None of these possible explanations does anything to ease the injustice of what happened to Mr Ray. In Holt v Hobbs, the Supreme Court had criticised the irrationality of Arkansas’s rule against beards over a quarter-inch in length; here it did not even let the Eleventh Circuit call a timeout on the execution to evaluate Alabama’s rule against non-employee clergy. And even if it was a hard line on the death penalty that motivated the five justices, the constitutional injury to Mr Ray is just as severe. One more piece of evidence suggests that the Supreme Court erred: after the Eleventh Circuit ruling, Alabama suddenly changed course in implicit recognition of the constitutional trouble their policy posed. The state would now bar all clergy, including the chaplain, from the execution chamber.
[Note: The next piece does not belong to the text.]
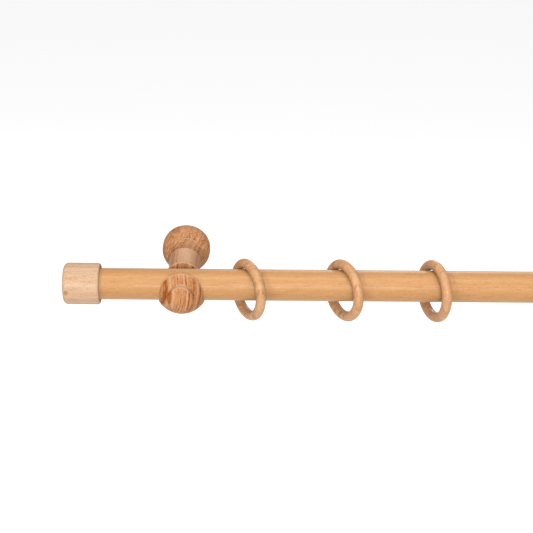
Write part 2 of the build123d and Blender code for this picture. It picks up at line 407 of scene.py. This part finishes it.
def dress_brackets():
    holder_look = Wood(
        light=paint(232, 180, 140),
        mid=paint(214, 151, 105),
        dark=paint(172, 101, 59),
        fleck=paint(164, 90, 46),
        end=paint(255, 210, 172),
        # colour of the painted highlights along rims
        edge=paint(255, 218, 182),
        ring_pitch=3.3 * MM,
        ring_share=1.0,
        fibre_length=18 * MM,
        fibre_share=0.7,
        speck_share=0.35,
        fleck_share=0.25,
        end_share=0.92,
        gloss=0.04,
    )
    rose_look = replace(
        holder_look,
        light=paint(240, 188, 146),
        mid=paint(210, 151, 108),
        dark=paint(154, 94, 58),
        ring_share=0.4,
        fibre_length=6 * MM,
        fibre_share=0.9,
        speck_share=0.4,
        end_share=0.2,
        roughness=0.41,
    )
    for number, side in enumerate(SIDES):
        holder = f"bracket_holder_{side}"
        rose = f"wall_rose_{side}"
        # Painted highlights: along the holder's rear rim all round, and along the saddle lips on their
        # upper half only
        highlight_bands = [(part_box(rose)[0].y - ROSE_RIM_HIGHLIGHT_BACK, ROSE_HIGHLIGHT_HALF, ANY_HEIGHT)]
        for sign in (-1, 1):
            lip_highlight = ROD_CENTRE.y + sign * (ROD_RADIUS + LIP_HIGHLIGHT_OUTSIDE_ROD)
            highlight_bands.append((lip_highlight, LIP_HIGHLIGHT_HALF, ROD_CENTRE.z))
        turn = grain(0, HOLDER_GRAIN, 0)
        board = BOARDS["holder"] + number
        made = wood(f"holder_wood_{side}", holder_look, middle(holder), turn, board, highlight_bands, turned=True)
        dress(holder, made)
        # Painted highlight along the rose's bead
        bead_highlight = [(ROSE_BEAD_Y, ROSE_HIGHLIGHT_HALF, ANY_HEIGHT)]
        turn = grain(0, ROSE_GRAIN, 0)
        board = BOARDS["rose"] + number
        made = wood(f"rose_wood_{side}", rose_look, middle(rose), turn, board, bead_highlight, turned=True)
        dress(rose, made)


def dress_rings():
    look = Wood(
        light=paint(244, 196, 152),
        mid=paint(230, 174, 126),
        dark=paint(184, 120, 74),
        fleck=paint(172, 106, 62),
        end=paint(212, 156, 112),
        fibre_length=12 * MM,
        fibre_share=0.5,
        end_share=0.4,
        heart=(35 * MM, 25 * MM),
        roughness=0.32,
        coat=0.05,
    )
    for number, name in enumerate(RINGS):
        along = (RING_TURN_FIRST + RING_TURN_STEP * number) % 180
        turn = grain(0, along, RING_YAW)
        dress(name, wood(f"{name}_wood", look, middle(name), turn, BOARDS["ring"] + number))


def steel(name):
    g = Graph(name)
    at = g.node("ShaderNodeTexCoord").outputs["Object"]
    cloud = g.noise(g.scaled(at, STEEL_PATCH), detail=4.0, roughness=0.6)
    fine = g.noise(g.scaled(at, STEEL_GRAIN), detail=2.0)
    colour = g.mix(g.ramp(cloud, 0.35, 0.65), metal(118, 120, 122), metal(150, 149, 146))
    g.put(g.shader.inputs["Base Color"], colour)
    g.put(g.shader.inputs["Roughness"], g.ramp(cloud, 0.3, 0.7, *STEEL_ROUGHNESS))
    bump = g.node("ShaderNodeBump", (), {"Height": fine, "Strength": 0.2, "Distance": 0.04 * MM})
    g.put(g.shader.inputs["Normal"], bump.outputs[0])
    return g.finish(metallic=1.0)


# ---------------------------------------------------------------- threaded bolts


def bolt_radius(outer, y, y_point, share):
    """The bolt's radius at y, at this share of a turn. y_point is where its point ends."""
    if -SHANK_LENGTH < y < 0:
        radius = outer - SHANK_BELOW_CREST
    else:
        pitch, depth = WALL_THREAD if y > 0 else HOLDER_THREAD
        phase = (y / pitch - share) % 1.0
        below_crest = min(1.0, abs(phase - 0.5) * FLANK_SLOPE)
        radius = outer - depth * below_crest
    taper = min(1.0, (y_point - y) / BOLT_POINT) ** BOLT_TAPER_CURVE
    return max(radius * taper, BOLT_TIP_RADIUS)


def threaded_bolt(side, material):
    """The hanger bolt with its real threads: coarse for the wall plug, fine inside the holder."""
    node = f"hanger_bolt_{side}"
    low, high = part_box(node)
    outer = (high.x - low.x) / 2
    centre = (low + high) / 2
    count = round((high.y - low.y) / BOLT_STEP)
    bm = bmesh.new()
    loops = []
    for i in range(count + 1):
        y = low.y + (high.y - low.y) * i / count
        loop = []
        for j in range(BOLT_SIDES):
            share = j / BOLT_SIDES
            radius = bolt_radius(outer, y, high.y, share)
            angle = 2 * math.pi * share
            x = centre.x + radius * math.cos(angle)
            z = centre.z + radius * math.sin(angle)
            loop.append(bm.verts.new((x, y, z)))
        loops.append(loop)
    for a, b in zip(loops, loops[1:]):
        for j in range(BOLT_SIDES):
            k = (j + 1) % BOLT_SIDES
            bm.faces.new((a[j], a[k], b[k], b[j]))
    bm.faces.new(list(reversed(loops[0])))
    bm.faces.new(loops[-1])
    bmesh.ops.recalc_face_normals(bm, faces=bm.faces)
    mesh = bpy.data.meshes.new(f"hanger_bolt_thread_{side}")
    bm.to_mesh(mesh)
    bm.free()
    for face in mesh.polygons:
        face.use_smooth = True
    bolt = bpy.data.objects.new(f"hanger_bolt_thread_{side}", mesh)
    bpy.context.scene.collection.objects.link(bolt)
    mesh.materials.append(material)
    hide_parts(node)
    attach(bolt, "brackets")


def dress_steel():
    material = steel("zinc_steel")
    for side in SIDES:
        dress(f"locating_pin_{side}", material)
        threaded_bolt(side, material)


# ---------------------------------------------------------------- studio


def floor():
    low = cad_box[0].z - FLOOR_DROP
    half = FLOOR_SIZE / 2
    mesh = bpy.data.meshes.new("floor")
    corners = [(-half, -half, low), (half, -half, low), (half, half, low), (-half, half, low)]
    mesh.from_pydata(corners, [], [(0, 1, 2, 3)])
    g = Graph("floor")
    at = g.node("ShaderNodeTexCoord").outputs["Object"]
    cloud = g.noise(g.scaled(at, (FLOOR_PATCH, FLOOR_PATCH, FLOOR_PATCH)), detail=3.0)
    g.put(g.shader.inputs["Base Color"], g.mix(cloud, *FLOOR_TONES))
    g.shader.inputs["Emission Color"].default_value = (1, 1, 1, 1)
    g.shader.inputs["Emission Strength"].default_value = FLOOR_GLOW
    mesh.materials.append(g.finish(roughness=0.9))
    obj = bpy.data.objects.new("floor", mesh)
    bpy.context.scene.collection.objects.link(obj)


def softbox(name, place, size, power):
    light = bpy.data.lights.new(name, "AREA")
    light.shape = "RECTANGLE"
    light.size, light.size_y = size
    light.energy = power
    obj = bpy.data.objects.new(name, light)
    obj.location = place
    obj.rotation_euler = (ROD_CENTRE - Vector(place)).to_track_quat("-Z", "Y").to_euler()
    bpy.context.scene.collection.objects.link(obj)


def studio():
    world = bpy.data.worlds.new("studio")
    world.use_nodes = True
    background = world.node_tree.nodes["Background"]
    background.inputs["Color"].default_value = (1.0, 1.0, 1.0, 1.0)
    background.inputs["Strength"].default_value = WORLD_LIGHT
    bpy.context.scene.world = world
    bpy.context.scene.view_settings.view_transform = "Standard"
    for box in SOFTBOXES:
        softbox(*box)
    floor()


def camera():
    forward = Vector((0, math.cos(CAMERA_ELEVATION), -math.sin(CAMERA_ELEVATION)))
    up = Vector((0, math.sin(CAMERA_ELEVATION), math.cos(CAMERA_ELEVATION)))
    aim = Vector((middle("bracket_holder_left").x + CAMERA_RIGHT_OF_BRACKET, ROD_CENTRE.y, ROD_CENTRE.z))
    data = bpy.data.cameras.new("camera")
    data.sensor_width = CAMERA_SENSOR
    data.lens = CAMERA_LENS
    data.shift_x = CAMERA_SHIFT
    data.clip_start = 0.05
    data.clip_end = 100.0
    obj = bpy.data.objects.new("camera", data)
    axes = Matrix((Vector((1, 0, 0)), up, -forward)).transposed().to_4x4()
    place = aim - CAMERA_DISTANCE * forward + CAMERA_AIM_ABOVE_ROD * up
    obj.matrix_world = Matrix.Translation(place) @ axes @ Matrix.Rotation(CAMERA_ROLL, 4, "Z")
    bpy.context.scene.collection.objects.link(obj)
    bpy.context.scene.camera = obj


camera()
studio()
dress_rod()
dress_caps()
dress_brackets()
dress_rings()
dress_steel()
Aside from acknowledging the religious discrimination of their previous policy, this move matched similarly fraught strategies of addressing racial discrimination claims during the civil-rights era. Rather than move toward inclusion, states and cities would attempt to simply shut down the pools, beaches and even school systems that practiced discrimination. Better no one gets the benefit than everyone does.
Whatever the five justices were thinking on February 7th, letting the state kill a man before federal courts could fully review the rule that blocked his religious leader from counselling him in his final moments seems irreconcilable with the motto inscribed on the Supreme Court building: “equal justice under law”.